Dettagli
- Classificazione
- Quadro clinico
- Terapia
Osteogenesi imperfetta
- L’osteogenesi imperfetta (OI) comprende un gruppo eterogeneo di disordini ereditari del tessuto connettivo, caratterizzato da fragilità ossea e altri elementi di disfunzione connettivale. I pazienti affetti sono soggetti a fratture in seguito a traumi di minima entità. Gli altri principali segni clinici sono rappresentati da osteopenia, ipostaturalità, progressive deformità scheletriche, sclere blu, dentinogenesi imperfetta, lassità legamentosa e sordità.

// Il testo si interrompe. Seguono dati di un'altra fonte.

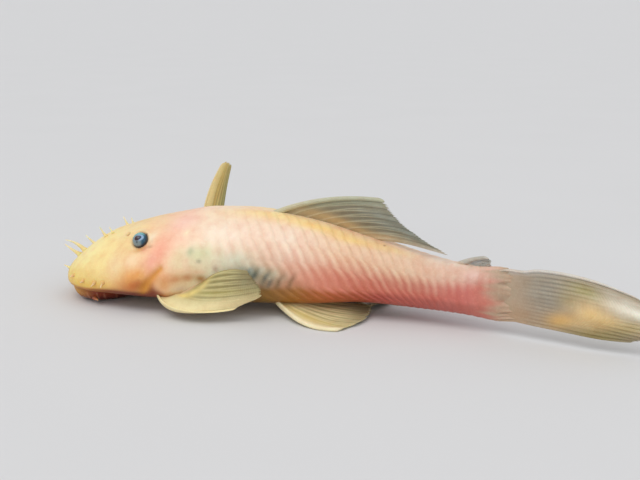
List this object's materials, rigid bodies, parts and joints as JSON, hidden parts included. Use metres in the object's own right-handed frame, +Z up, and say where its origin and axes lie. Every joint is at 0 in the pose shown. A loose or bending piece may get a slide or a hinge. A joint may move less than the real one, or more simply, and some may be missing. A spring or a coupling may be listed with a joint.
{
  "type": "bristlenose pleco fish model",
  "caption": "Life-size still model of an albino long-finned bristlenose pleco at rest on its lips and fins, with plated flanks, rayed fins and snout tentacles.",
  "frame": {"origin": "on the floor plane, where the hind edge of the lips lies flat under the head", "axes": "+Z is up, the fish faces -X, its left flank faces -Y, and its tail lies towards +X and bends a little towards -Y"},
  "size_m": [0.1392, 0.0528, 0.0274],
  "materials": {
    "snout_skin": "smooth moist skin, pale yellow",
    "flank_skin": "moist skin over bony plates, cream to salmon pink",
    "lip_flesh": "soft moist flesh, orange",
    "eye": "clear glossy eye with a teal ring",
    "fin_rays": "thin clear skin over cream rays"
  },
  "bodies": {
    "root": {"head": "snout_skin", "trunk": "flank_skin", "tail_stalk": "flank_skin", "lips": "lip_flesh", "eye_left": "eye", "eye_right": "eye", "dorsal_fin": "fin_rays", "adipose_fin": "fin_rays", "anal_fin": "fin_rays", "tail_fin": "fin_rays", "pectoral_fin_left": "fin_rays", "pectoral_fin_right": "fin_rays", "pelvic_fin_left": "fin_rays", "pelvic_fin_right": "fin_rays"}
  },
  "joints": []
}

- È una malattia rara con una prevalenza stimata in 0,5-1 caso ogni 10.000 nati.
Classificazione
- Questa malattia è stata classificata in base ad aspetti clinici, radiologici e genetici in quattro sottotipi principali da Sillence (Tabella 01), mentre studi più recenti ne individuano addirittura sette entità distinte. Tuttavia, per un così ampio spettro di variabilità molecolare e di espressività clinica, qualsiasi tentativo di classificazione risulta ancora incompleto o impreciso.
Tabella 01
Tabella 01: Classificazione di sillence dell’osteogenesi imperfetta.
Quadro clinico
- Presenta un’ampia eterogeneità anatomo-clinica, che va da forme letali in epoca perinatale (caratterizzate da una statura estremamente bassa e importanti deformità ossee) a quadri in cui è presente solo una fragilità scheletrica con diminuzione della massa ossea, a forme molto lievi che possono eludere l’individuazione clinica.

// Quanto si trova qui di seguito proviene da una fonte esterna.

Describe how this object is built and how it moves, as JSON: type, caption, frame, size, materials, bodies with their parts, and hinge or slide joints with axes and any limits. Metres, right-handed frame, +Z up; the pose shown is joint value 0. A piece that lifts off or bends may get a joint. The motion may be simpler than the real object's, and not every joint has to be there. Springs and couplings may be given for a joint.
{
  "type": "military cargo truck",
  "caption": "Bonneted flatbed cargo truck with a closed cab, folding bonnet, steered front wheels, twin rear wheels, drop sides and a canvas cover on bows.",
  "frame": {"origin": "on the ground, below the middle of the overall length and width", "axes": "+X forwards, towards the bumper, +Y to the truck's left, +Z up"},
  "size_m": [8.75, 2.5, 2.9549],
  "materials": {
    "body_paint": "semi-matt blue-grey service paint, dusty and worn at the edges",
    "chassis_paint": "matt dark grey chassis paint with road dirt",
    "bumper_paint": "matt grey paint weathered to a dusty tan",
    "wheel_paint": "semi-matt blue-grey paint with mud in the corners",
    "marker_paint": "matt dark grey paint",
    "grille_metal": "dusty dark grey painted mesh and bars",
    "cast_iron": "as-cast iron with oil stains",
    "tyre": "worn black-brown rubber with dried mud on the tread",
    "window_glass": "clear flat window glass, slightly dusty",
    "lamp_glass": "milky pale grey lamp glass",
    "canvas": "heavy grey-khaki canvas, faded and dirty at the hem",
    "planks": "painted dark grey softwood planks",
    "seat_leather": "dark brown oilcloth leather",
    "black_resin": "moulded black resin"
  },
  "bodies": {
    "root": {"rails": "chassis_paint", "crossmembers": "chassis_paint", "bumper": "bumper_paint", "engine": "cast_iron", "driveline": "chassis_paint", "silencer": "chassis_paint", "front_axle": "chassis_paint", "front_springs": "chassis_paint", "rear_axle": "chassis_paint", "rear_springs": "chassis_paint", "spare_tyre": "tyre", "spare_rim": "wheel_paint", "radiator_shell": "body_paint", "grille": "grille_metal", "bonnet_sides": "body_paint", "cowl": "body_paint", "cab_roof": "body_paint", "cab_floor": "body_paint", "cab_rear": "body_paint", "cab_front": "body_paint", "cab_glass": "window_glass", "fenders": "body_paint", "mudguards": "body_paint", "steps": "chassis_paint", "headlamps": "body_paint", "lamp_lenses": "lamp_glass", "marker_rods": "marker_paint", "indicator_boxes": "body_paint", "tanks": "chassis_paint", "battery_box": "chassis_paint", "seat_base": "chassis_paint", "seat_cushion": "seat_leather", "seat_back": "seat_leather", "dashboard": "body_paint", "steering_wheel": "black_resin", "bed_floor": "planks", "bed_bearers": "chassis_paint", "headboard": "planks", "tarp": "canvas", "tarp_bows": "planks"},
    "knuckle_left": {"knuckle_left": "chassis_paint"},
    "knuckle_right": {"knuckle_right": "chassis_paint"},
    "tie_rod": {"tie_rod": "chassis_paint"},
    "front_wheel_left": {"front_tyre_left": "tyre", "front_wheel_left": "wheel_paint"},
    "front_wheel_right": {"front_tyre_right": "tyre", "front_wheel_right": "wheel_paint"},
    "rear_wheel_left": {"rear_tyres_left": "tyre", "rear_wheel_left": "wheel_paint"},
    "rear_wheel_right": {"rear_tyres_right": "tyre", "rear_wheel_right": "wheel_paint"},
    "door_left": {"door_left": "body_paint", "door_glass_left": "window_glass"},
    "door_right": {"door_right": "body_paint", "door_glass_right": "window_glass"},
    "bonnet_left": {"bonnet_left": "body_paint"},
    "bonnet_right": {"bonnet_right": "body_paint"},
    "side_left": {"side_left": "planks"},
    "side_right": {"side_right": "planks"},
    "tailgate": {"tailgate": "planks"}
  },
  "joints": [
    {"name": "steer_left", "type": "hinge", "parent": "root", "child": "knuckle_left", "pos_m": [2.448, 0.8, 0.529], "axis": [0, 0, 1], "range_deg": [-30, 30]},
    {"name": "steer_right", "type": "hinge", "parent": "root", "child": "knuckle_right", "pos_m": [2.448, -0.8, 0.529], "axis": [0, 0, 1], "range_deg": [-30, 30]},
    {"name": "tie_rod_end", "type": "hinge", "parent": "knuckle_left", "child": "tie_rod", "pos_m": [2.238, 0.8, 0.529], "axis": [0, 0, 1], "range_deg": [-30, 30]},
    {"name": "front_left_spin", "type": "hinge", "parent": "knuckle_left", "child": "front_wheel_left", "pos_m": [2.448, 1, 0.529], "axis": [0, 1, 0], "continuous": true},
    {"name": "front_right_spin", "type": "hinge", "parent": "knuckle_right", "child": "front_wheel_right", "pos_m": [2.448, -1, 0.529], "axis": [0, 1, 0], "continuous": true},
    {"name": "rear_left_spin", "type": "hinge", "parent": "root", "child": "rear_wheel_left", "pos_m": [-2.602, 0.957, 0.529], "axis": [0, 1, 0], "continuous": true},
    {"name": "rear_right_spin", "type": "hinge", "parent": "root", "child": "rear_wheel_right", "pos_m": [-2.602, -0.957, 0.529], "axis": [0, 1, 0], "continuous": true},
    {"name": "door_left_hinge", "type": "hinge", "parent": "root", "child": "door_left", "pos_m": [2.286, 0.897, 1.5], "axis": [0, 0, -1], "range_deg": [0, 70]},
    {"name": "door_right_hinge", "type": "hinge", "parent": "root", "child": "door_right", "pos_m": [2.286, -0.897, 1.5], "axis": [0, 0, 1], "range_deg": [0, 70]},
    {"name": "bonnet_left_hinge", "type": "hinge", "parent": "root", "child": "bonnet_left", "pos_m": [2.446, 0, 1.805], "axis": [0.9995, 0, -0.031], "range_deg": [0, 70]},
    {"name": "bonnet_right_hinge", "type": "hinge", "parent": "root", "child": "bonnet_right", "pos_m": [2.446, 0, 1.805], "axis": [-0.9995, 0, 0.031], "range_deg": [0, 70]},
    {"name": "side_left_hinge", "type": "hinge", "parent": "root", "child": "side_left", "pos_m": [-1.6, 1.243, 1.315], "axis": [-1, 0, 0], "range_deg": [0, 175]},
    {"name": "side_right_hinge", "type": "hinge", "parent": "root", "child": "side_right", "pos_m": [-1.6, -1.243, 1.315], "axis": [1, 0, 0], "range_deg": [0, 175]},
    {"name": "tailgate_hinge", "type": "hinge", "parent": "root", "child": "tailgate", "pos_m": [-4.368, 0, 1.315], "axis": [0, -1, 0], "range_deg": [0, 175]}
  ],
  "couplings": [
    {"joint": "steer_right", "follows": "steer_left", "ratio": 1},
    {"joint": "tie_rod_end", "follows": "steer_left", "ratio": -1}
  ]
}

- Quasi tutti i casi di OI sono causati da una condizione di eterozigosi di mutazioni dominanti a carico di uno dei due geni localizzati sui cromosomi 17 e 7, codificanti rispettivamente per le catene pro-a1 e pro-a2, elementi costitutivi del collagene di tipo I. Questo rappresenta la principale proteina strutturale del tessuto connettivo, in particolare della matrice extracellulare dell’osso, della cute, dei tendini e dei denti.
- Alcune mutazioni danno luogo alla formazione di un collagene di tipo I qualitativamente alterato, evenienza in relazione con i casi più gravi di OI; altre invece non modificano la struttura del collagene di tipo I, ma ne riducono la sintesi, dando luogo a un difetto di tipo quantitativo.
Terapia
- Il trattamento per le forme lievi mira a educare il paziente ad assumere abitudini che gli garantiscano una qualità di vita normale, mentre per le forme più gravi vengono praticati interventi chirurgici con infibuli endomidollari (tradizionali, telescopici o elastici) per ridurre il rischio di frattura e consentire una normale vita di relazione.